Exercise objective:
Beneath this task is a listing; retype all of it exactly.

Given material:
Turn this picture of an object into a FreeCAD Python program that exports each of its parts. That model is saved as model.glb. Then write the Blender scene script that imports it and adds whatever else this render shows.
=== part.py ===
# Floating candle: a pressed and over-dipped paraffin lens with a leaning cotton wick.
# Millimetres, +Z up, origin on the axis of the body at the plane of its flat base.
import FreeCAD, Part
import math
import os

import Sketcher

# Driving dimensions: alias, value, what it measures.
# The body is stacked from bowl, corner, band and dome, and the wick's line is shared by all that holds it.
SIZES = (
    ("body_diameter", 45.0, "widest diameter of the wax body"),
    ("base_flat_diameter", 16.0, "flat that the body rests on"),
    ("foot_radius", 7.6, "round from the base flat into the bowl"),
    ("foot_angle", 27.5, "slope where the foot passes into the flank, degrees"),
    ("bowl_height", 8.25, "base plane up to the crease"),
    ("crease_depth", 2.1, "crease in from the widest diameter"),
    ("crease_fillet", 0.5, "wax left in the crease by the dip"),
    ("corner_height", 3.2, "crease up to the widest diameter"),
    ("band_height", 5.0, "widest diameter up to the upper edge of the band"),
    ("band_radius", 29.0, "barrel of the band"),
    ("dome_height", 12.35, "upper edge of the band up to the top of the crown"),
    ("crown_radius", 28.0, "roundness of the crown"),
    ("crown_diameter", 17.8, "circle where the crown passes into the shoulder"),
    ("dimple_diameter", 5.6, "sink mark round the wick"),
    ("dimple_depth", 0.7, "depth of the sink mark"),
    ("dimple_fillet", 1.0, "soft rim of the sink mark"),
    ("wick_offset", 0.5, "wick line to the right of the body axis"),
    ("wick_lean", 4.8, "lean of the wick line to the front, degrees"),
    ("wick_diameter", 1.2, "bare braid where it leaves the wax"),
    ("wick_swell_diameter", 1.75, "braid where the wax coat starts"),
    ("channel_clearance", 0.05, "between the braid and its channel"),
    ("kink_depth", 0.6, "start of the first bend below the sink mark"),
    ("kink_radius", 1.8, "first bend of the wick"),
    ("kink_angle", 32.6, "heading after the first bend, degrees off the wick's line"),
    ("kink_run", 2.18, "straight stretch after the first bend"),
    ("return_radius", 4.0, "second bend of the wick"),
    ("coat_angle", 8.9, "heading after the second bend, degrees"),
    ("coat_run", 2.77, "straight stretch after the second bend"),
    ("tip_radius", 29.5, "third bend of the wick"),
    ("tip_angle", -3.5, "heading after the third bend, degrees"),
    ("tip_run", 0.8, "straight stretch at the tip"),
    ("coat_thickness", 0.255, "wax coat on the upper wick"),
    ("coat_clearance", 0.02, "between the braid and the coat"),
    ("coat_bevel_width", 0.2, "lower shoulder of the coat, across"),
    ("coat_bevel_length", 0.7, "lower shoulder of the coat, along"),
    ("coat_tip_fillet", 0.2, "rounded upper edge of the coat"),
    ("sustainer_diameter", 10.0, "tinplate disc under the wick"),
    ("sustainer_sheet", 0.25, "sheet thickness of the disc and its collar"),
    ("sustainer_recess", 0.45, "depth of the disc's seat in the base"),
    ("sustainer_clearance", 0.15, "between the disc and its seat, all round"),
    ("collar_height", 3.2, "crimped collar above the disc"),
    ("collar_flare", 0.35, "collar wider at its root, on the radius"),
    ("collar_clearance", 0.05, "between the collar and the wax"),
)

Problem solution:
Turn this picture of an object into a FreeCAD Python program that exports each of its parts. That model is saved as model.glb. Then write the Blender scene script that imports it and adds whatever else this render shows.
=== part.py ===
# Floating candle: a pressed and over-dipped paraffin lens with a leaning cotton wick.
# Millimetres, +Z up, origin on the axis of the body at the plane of its flat base.
import FreeCAD, Part
import math
import os

import Sketcher

# Driving dimensions: alias, value, what it measures.
# The body is stacked from bowl, corner, band and dome, and the wick's line is shared by all that holds it.
SIZES = (
    ("body_diameter", 45.0, "widest diameter of the wax body"),
    ("base_flat_diameter", 16.0, "flat that the body rests on"),
    ("foot_radius", 7.6, "round from the base flat into the bowl"),
    ("foot_angle", 27.5, "slope where the foot passes into the flank, degrees"),
    ("bowl_height", 8.25, "base plane up to the crease"),
    ("crease_depth", 2.1, "crease in from the widest diameter"),
    ("crease_fillet", 0.5, "wax left in the crease by the dip"),
    ("corner_height", 3.2, "crease up to the widest diameter"),
    ("band_height", 5.0, "widest diameter up to the upper edge of the band"),
    ("band_radius", 29.0, "barrel of the band"),
    ("dome_height", 12.35, "upper edge of the band up to the top of the crown"),
    ("crown_radius", 28.0, "roundness of the crown"),
    ("crown_diameter", 17.8, "circle where the crown passes into the shoulder"),
    ("dimple_diameter", 5.6, "sink mark round the wick"),
    ("dimple_depth", 0.7, "depth of the sink mark"),
    ("dimple_fillet", 1.0, "soft rim of the sink mark"),
    ("wick_offset", 0.5, "wick line to the right of the body axis"),
    ("wick_lean", 4.8, "lean of the wick line to the front, degrees"),
    ("wick_diameter", 1.2, "bare braid where it leaves the wax"),
    ("wick_swell_diameter", 1.75, "braid where the wax coat starts"),
    ("channel_clearance", 0.05, "between the braid and its channel"),
    ("kink_depth", 0.6, "start of the first bend below the sink mark"),
    ("kink_radius", 1.8, "first bend of the wick"),
    ("kink_angle", 32.6, "heading after the first bend, degrees off the wick's line"),
    ("kink_run", 2.18, "straight stretch after the first bend"),
    ("return_radius", 4.0, "second bend of the wick"),
    ("coat_angle", 8.9, "heading after the second bend, degrees"),
    ("coat_run", 2.77, "straight stretch after the second bend"),
    ("tip_radius", 29.5, "third bend of the wick"),
    ("tip_angle", -3.5, "heading after the third bend, degrees"),
    ("tip_run", 0.8, "straight stretch at the tip"),
    ("coat_thickness", 0.255, "wax coat on the upper wick"),
    ("coat_clearance", 0.02, "between the braid and the coat"),
    ("coat_bevel_width", 0.2, "lower shoulder of the coat, across"),
    ("coat_bevel_length", 0.7, "lower shoulder of the coat, along"),
    ("coat_tip_fillet", 0.2, "rounded upper edge of the coat"),
    ("sustainer_diameter", 10.0, "tinplate disc under the wick"),
    ("sustainer_sheet", 0.25, "sheet thickness of the disc and its collar"),
    ("sustainer_recess", 0.45, "depth of the disc's seat in the base"),
    ("sustainer_clearance", 0.15, "between the disc and its seat, all round"),
    ("collar_height", 3.2, "crimped collar above the disc"),
    ("collar_flare", 0.35, "collar wider at its root, on the radius"),
    ("collar_clearance", 0.05, "between the collar and the wax"),
)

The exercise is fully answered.